Abriendo ventanas

A día de hoy, se nos hace casi imposible imaginar cómo serían nuestras vidas si no tuviésemos móviles o acceso ilimitado a internet. Pero, si nos detenemos por un instante a mirar atrás, enseguida comprendemos que apenas llevamos veinte años utilizando estas nuevas tecnologías y que, en estas dos décadas, hemos tenido que readaptarnos continuamente a todas las transformaciones que éstas han ido experimentando, hasta llegar al punto de hacerlo prácticamente todo a través de la red.

Veinte años atrás, a pocos de nosotros se nos hubiese ocurrido la posibilidad de comprar, realizar trámites con las administraciones públicas o estudiar por internet. Porque la mayoría desconocíamos su existencia y el día que, finalmente, la descubrimos, supuso un antes y un después.

Por primera vez empezamos a oír hablar de buscadores, de windows, de hardware y de software, de webs y de correos electrónicos. En la red podíamos buscar información sobre cualquier tema, descargarnos archivos y juegos y contactar con otras personas que estaban a muchos kilómetros de distancia mediante los chats o el skipe. Nuestras vidas empezaron entonces a experimentar una verdadera revolución y en nuestras mentes se empezaron a abrir muchas nuevas ventanas que dejaron entrar nuevas luces y permitieron que se renovase el aire viciado de la cueva en la que hasta ese momento se aburrían nuestras neuronas.

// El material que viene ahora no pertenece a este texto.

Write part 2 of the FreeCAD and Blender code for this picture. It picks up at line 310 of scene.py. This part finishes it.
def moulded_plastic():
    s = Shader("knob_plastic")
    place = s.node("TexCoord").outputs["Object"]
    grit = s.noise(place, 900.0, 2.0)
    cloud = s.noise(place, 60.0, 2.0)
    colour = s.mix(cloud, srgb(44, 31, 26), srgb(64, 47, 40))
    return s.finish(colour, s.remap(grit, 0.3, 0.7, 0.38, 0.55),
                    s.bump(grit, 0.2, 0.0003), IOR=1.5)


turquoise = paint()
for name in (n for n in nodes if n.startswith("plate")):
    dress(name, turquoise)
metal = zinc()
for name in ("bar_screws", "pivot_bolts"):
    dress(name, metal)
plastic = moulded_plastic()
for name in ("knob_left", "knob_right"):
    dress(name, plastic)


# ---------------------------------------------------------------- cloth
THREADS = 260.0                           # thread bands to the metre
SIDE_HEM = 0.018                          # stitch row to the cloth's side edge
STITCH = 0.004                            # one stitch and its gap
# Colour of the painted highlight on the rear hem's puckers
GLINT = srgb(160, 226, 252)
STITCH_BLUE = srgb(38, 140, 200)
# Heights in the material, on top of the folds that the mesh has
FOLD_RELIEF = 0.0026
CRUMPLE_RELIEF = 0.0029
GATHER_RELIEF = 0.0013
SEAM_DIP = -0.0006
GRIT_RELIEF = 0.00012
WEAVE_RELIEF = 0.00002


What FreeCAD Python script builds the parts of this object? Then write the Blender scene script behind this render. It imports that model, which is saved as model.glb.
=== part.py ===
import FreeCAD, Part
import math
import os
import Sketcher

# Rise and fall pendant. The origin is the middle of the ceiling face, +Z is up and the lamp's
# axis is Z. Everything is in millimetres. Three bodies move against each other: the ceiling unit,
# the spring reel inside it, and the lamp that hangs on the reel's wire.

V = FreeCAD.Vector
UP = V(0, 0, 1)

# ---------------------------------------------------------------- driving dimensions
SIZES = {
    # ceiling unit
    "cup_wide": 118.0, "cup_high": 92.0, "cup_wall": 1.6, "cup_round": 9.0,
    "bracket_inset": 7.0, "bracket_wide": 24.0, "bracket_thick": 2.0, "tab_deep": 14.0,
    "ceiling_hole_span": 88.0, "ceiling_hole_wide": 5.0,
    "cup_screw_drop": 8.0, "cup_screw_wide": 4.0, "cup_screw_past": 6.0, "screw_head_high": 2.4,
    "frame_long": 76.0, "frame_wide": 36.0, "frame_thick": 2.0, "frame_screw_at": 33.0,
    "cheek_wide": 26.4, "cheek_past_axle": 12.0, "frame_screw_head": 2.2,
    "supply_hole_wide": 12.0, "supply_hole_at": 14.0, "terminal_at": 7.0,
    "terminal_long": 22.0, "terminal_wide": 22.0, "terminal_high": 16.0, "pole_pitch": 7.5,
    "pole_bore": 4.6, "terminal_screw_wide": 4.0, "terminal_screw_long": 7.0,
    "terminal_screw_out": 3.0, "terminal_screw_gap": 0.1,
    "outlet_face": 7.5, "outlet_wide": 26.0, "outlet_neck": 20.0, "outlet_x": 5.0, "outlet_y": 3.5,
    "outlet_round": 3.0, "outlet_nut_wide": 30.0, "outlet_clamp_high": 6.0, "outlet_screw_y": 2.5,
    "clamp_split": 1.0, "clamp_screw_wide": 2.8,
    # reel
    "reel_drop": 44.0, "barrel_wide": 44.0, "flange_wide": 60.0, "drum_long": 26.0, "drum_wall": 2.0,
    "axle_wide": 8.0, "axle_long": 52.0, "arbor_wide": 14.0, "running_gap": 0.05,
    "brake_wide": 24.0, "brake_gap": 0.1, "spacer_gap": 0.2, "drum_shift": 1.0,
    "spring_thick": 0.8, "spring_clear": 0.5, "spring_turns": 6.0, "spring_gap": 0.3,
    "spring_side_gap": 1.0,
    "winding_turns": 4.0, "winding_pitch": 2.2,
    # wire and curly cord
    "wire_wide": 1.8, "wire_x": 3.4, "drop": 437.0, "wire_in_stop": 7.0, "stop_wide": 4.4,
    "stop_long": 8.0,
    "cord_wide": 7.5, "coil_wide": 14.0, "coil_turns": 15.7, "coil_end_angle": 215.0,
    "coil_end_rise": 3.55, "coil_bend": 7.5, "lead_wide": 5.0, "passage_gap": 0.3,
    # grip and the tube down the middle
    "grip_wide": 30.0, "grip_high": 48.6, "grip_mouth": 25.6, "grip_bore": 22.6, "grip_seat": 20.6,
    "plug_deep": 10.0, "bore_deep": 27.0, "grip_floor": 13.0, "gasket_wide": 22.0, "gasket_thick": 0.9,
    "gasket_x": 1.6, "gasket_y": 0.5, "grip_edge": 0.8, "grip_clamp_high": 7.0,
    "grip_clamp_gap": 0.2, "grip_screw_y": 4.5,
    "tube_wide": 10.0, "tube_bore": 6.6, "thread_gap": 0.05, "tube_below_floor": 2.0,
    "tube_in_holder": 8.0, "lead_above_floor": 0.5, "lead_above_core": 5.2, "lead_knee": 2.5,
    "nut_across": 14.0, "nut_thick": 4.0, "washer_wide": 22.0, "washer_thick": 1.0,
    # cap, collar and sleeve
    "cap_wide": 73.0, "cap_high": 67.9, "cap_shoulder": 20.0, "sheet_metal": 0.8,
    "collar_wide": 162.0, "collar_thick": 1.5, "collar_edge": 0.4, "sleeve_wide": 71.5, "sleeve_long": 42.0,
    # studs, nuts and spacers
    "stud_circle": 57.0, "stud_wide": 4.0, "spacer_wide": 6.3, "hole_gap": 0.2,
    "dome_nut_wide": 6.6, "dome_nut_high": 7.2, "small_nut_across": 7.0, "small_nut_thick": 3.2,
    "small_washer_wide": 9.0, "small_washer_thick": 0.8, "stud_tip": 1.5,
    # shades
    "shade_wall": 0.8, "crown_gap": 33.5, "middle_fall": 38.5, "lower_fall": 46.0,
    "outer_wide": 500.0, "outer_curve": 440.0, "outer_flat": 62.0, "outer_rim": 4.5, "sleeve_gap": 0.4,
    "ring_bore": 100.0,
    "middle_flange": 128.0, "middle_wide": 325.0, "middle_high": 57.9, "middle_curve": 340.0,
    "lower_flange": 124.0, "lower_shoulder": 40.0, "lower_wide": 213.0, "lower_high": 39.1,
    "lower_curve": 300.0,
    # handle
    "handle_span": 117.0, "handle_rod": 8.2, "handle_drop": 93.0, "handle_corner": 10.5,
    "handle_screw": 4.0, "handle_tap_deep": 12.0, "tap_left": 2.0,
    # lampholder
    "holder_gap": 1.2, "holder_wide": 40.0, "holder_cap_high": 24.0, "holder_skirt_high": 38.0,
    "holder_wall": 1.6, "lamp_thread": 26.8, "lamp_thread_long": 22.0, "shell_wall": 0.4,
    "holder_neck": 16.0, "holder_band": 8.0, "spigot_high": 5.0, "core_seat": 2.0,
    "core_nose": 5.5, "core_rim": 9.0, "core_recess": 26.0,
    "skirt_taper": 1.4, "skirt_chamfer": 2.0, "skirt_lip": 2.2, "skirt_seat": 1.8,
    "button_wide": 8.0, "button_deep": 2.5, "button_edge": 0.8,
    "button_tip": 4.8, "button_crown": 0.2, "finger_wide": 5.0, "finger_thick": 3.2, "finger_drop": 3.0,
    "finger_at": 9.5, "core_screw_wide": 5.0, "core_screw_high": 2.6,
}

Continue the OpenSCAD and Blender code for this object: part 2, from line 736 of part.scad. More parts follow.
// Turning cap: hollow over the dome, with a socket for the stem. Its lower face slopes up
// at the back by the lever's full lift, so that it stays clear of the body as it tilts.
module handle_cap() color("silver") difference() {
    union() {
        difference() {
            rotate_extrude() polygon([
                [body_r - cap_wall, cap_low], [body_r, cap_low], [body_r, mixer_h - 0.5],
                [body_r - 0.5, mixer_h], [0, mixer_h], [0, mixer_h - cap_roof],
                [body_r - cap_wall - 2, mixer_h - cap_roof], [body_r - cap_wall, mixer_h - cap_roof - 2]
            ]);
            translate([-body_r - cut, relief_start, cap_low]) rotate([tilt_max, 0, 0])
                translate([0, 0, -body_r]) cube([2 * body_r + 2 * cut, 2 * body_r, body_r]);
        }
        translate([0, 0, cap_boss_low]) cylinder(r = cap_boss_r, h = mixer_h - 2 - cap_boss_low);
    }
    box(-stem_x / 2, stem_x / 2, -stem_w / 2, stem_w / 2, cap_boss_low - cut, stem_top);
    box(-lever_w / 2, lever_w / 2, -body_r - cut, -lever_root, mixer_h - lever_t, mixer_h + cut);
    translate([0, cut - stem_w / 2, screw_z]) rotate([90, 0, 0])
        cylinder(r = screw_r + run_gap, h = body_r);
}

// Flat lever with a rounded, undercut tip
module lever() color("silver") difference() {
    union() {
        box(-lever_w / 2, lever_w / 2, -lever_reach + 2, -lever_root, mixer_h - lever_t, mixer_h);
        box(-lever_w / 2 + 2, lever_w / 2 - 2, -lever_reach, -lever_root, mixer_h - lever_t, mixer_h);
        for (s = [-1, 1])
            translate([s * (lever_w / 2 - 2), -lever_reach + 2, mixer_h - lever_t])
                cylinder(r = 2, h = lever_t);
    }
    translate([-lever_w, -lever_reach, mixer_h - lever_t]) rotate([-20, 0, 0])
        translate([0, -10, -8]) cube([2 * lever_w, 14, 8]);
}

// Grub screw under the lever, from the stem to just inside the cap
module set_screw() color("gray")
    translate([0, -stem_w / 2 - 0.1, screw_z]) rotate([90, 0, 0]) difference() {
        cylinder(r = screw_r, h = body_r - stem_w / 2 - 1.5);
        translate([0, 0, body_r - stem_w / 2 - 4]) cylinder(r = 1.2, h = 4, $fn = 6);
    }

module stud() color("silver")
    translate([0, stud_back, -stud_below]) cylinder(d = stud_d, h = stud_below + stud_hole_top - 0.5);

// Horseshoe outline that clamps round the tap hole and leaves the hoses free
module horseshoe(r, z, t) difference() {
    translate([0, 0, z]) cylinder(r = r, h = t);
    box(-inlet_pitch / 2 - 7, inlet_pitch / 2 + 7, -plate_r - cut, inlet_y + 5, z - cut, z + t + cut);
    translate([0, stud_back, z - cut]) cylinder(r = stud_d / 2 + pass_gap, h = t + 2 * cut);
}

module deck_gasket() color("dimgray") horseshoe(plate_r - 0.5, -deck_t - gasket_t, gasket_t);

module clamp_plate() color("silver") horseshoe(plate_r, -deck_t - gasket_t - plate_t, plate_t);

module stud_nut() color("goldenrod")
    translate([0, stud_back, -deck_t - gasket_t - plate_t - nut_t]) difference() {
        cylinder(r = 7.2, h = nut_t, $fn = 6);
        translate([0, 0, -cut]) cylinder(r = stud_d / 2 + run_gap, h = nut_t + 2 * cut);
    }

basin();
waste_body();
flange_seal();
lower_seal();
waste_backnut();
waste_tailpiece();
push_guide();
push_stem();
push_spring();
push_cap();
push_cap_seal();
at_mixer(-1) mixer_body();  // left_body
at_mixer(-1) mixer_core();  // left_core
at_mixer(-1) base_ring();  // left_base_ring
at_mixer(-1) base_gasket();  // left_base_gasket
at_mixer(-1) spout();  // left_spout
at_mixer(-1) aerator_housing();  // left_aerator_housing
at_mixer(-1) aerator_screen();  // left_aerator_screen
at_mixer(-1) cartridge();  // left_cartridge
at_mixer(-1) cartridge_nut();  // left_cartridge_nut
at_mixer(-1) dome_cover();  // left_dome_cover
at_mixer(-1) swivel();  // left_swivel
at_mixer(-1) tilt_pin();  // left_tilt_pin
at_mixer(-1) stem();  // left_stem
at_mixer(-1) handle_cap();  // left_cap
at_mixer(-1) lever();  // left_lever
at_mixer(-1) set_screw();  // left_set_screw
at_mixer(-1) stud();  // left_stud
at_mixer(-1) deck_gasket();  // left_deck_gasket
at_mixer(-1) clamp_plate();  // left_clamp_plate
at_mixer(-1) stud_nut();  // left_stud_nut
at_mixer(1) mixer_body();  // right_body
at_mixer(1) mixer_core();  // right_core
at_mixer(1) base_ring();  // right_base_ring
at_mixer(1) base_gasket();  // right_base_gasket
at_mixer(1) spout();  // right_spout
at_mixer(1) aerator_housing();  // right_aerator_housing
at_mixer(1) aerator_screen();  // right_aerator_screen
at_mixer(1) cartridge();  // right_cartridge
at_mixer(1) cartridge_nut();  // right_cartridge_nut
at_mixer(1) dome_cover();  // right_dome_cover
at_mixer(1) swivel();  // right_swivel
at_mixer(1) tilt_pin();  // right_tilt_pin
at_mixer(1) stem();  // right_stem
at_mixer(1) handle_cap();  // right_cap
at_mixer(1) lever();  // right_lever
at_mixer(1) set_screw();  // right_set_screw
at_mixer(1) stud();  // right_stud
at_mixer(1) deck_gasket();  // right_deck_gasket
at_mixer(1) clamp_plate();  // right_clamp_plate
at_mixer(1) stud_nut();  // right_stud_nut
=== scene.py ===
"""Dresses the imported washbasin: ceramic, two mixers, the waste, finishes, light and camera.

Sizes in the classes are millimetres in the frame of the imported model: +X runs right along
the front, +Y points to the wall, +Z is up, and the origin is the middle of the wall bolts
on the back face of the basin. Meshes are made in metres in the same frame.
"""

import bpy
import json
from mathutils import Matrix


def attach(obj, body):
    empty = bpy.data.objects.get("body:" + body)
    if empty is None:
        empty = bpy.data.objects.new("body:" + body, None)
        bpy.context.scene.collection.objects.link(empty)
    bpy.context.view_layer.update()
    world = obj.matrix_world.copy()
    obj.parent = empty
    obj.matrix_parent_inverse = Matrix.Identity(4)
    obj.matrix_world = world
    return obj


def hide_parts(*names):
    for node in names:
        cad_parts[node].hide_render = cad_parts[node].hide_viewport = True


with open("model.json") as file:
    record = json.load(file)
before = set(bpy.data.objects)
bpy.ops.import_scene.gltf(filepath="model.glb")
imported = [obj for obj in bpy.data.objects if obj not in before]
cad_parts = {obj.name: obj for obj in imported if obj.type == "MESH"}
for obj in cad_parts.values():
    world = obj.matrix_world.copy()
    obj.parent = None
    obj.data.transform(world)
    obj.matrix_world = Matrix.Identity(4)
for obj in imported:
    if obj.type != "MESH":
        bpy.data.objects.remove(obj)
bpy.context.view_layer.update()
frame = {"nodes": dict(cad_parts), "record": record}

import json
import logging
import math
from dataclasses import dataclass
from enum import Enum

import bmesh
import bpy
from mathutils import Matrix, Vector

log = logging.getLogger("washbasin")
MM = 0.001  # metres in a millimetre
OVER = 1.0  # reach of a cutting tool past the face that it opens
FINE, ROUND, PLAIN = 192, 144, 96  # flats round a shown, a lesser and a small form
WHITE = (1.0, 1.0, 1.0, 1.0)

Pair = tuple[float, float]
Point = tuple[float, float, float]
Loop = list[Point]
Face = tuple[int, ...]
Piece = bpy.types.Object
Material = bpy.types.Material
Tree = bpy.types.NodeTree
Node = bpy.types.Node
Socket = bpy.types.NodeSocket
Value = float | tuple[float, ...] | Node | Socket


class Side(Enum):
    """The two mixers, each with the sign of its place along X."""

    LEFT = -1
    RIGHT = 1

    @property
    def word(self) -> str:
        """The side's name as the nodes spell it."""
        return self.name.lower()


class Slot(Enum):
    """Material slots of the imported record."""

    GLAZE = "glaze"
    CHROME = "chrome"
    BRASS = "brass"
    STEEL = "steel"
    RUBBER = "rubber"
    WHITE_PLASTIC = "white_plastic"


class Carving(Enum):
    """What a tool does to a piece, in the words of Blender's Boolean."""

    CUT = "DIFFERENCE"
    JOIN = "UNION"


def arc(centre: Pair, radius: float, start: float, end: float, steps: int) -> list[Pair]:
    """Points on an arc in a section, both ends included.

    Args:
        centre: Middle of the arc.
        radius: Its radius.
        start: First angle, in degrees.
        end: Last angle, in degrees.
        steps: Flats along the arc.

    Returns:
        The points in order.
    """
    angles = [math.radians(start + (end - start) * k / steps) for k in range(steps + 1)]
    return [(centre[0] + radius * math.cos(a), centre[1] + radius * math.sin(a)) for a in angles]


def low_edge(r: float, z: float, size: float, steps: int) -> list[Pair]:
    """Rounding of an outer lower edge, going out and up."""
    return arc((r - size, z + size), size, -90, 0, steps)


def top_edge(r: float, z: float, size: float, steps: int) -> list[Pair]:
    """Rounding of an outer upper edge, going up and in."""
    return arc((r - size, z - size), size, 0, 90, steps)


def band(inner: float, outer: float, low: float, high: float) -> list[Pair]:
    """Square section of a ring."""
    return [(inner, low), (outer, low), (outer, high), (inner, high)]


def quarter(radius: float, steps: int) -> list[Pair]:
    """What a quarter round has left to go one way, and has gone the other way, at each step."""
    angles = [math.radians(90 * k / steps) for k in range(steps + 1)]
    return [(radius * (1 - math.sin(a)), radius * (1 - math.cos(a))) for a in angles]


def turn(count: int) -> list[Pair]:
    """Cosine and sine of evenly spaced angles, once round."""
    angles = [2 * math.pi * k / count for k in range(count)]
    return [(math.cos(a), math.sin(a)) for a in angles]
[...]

Todo había empezado en los años 60, cuando Herbert M. McLuhan acuñó el término “aldea global” para referirse a la interconexión humana a escala mundial., generada por los medios electrónicos de comunicación. En el año 1961 se envió el primer correo electrónico y en 1969 se creó ARPANET, la primera red científica y académica del mundo, considerada el embrión de internet. Sería en 1991 cuando Tim Berners crease la World Wide Web y la navegación por la red se propagaría por todos los rincones del planeta.

Desde entonces, los cambios se han desarrollado vertiginosamente y hemos visto abrirse nuevos horizontes mágicos ante nosotros con nombres como Google, Facebook, Twiter, YouTube, Amazon, Wikipedia, Linkedin, Whatsapp, etc. Hemos acabado integrándolos en nuestro día a día y nos costaría un mundo prescindir de ellos. Sería como si, de golpe, se nos cerrasen un montón de ventanas que nos hemos acostumbrado a tener abiertas de par en par.

No debe ser casual que Microsoft eligiese la palabra Windows para definir su sistema operativo.


A diferencia de hace dos décadas, ahora disponemos de toda la información que necesitamos con sólo hacer un clic en el teclado del portátil o la pantalla de la tablet o del móvil. Tenemos acceso ilimitado a infinidad de conocimientos y, aun así, no siempre somos capaces de aprovecharnos de ese privilegio. Cualquier persona de una o dos generaciones anteriores a la nuestra, habría tenido que pagar a precios desorbitados la oportunidad de acceder a la información que nosotros no valoramos ahora. Y seguimos quejándonos de nuestras pobres vidas y algunos siguen escudándose en la excusa fácil de que no tienen estudios porque sus padres no pudieron pagárselos. Esta justificación tendría credibilidad si estuviésemos en 1960, pero en 2016 no se aguanta por ninguna de sus palabras. 

Lo más triste es que los que más tienden a utilizarla son a veces los más jóvenes, los que ya se criaron jugando con pantallas y repasaron tutoriales de matemáticas con vídeos del YouTube.

En el siglo 21, en plena globalización, no podemos bajarnos del tren apenas iniciado el viaje hacia donde pretendíamos ir. No podemos cerrar las puertas y las ventanas a los avances que se suceden cada día delante de nosotros. No podemos rendirnos ante el primer obstáculo y correr a escondernos a la cueva en la que creemos sentirnos seguros. Porque en esa cueva nos acabarán atrapando la parálisis y el aislamiento. Muchos años antes de la era cristiana, el filósofo griego Heráclito ya sentenció que “Lo único que permanece es el cambio”.

Vivir es no parar de caminar, no dejar de readaptarnos a las nuevas circunstancias, no perder la capacidad de reinventarnos cada vez que alguien o algo tratan de impedirnos que sigamos adelante. Pararse, rendirse o conformarse siempre son maneras de empezar a morir. Hay muchas formas de morir, pero la más triste es, sin duda, la de morir en vida porque ya no te quedan ganas de vivir, porque has perdido la capacidad de sorprenderte, de emocionarte o de estremecerte al sentir en la piel el aire limpio y fresco que entra por la ventana.